Value function interference and greedy action selection in value-based multi-objective reinforcement learning
Peter Vamplew, Cameron Foale, Richard Dazeley
TL;DR
This paper identifies value-function interference as a fundamental challenge in value-based MORL when using non-linear utilities, showing that vector-valued Q-functions can misguide policy learning even when scalar utilities appear equivalent. It demonstrates that in deterministic settings ESR and SER align, but random tie-breaking among equally valued vector rewards can lead to sub-optimal convergence, and tests deterministic tie-breaking as a mitigation. Empirical results indicate deterministic tie-breaking reduces, but does not eliminate, interference, with gains largely due to removing stochastic selection rather than biases in tie-breaking order. The authors argue for distributional MORL or policy-search MORL as more robust approaches, especially for ESR optimization in stochastic environments, where learning the distribution over vector returns enables correct ESR evaluation.
Abstract
Multi-objective reinforcement learning (MORL) algorithms extend conventional reinforcement learning (RL) to the more general case of problems with multiple, conflicting objectives, represented by vector-valued rewards.
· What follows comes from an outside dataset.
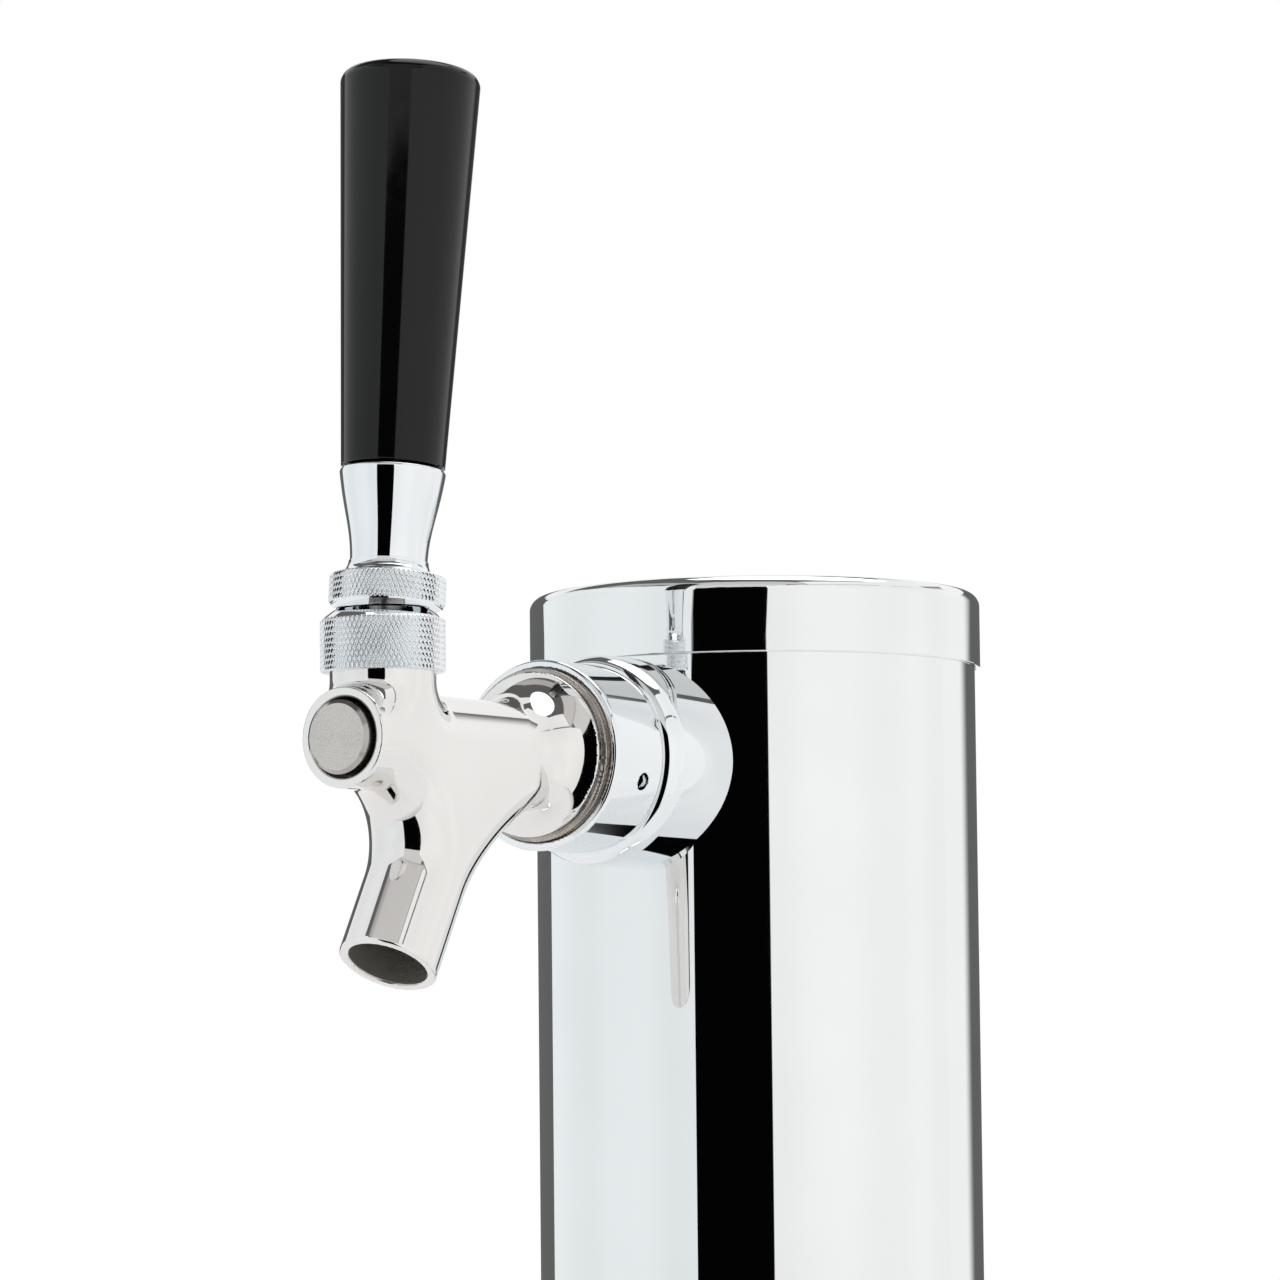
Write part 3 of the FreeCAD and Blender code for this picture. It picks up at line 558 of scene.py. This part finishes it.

Widely-used scalar RL methods such as Q-learning can be modified to handle multiple objectives by (1) learning vector-valued value functions, and (2) performing action selection using a scalarisation or ordering operator which reflects the user's utility with respect to the different objectives. However, as we demonstrate here, if the user's utility function maps widely varying vector-values to similar levels of utility, this can lead to interference in the value-function learned by the agent, leading to convergence to sub-optimal policies. This will be most prevalent in stochastic environments when optimising for the Expected Scalarised Return criterion, but we present a simple example showing that interference can also arise in deterministic environments. We demonstrate empirically that avoiding the use of random tie-breaking when identifying greedy actions can ameliorate, but not fully overcome, the problems caused by value function interference.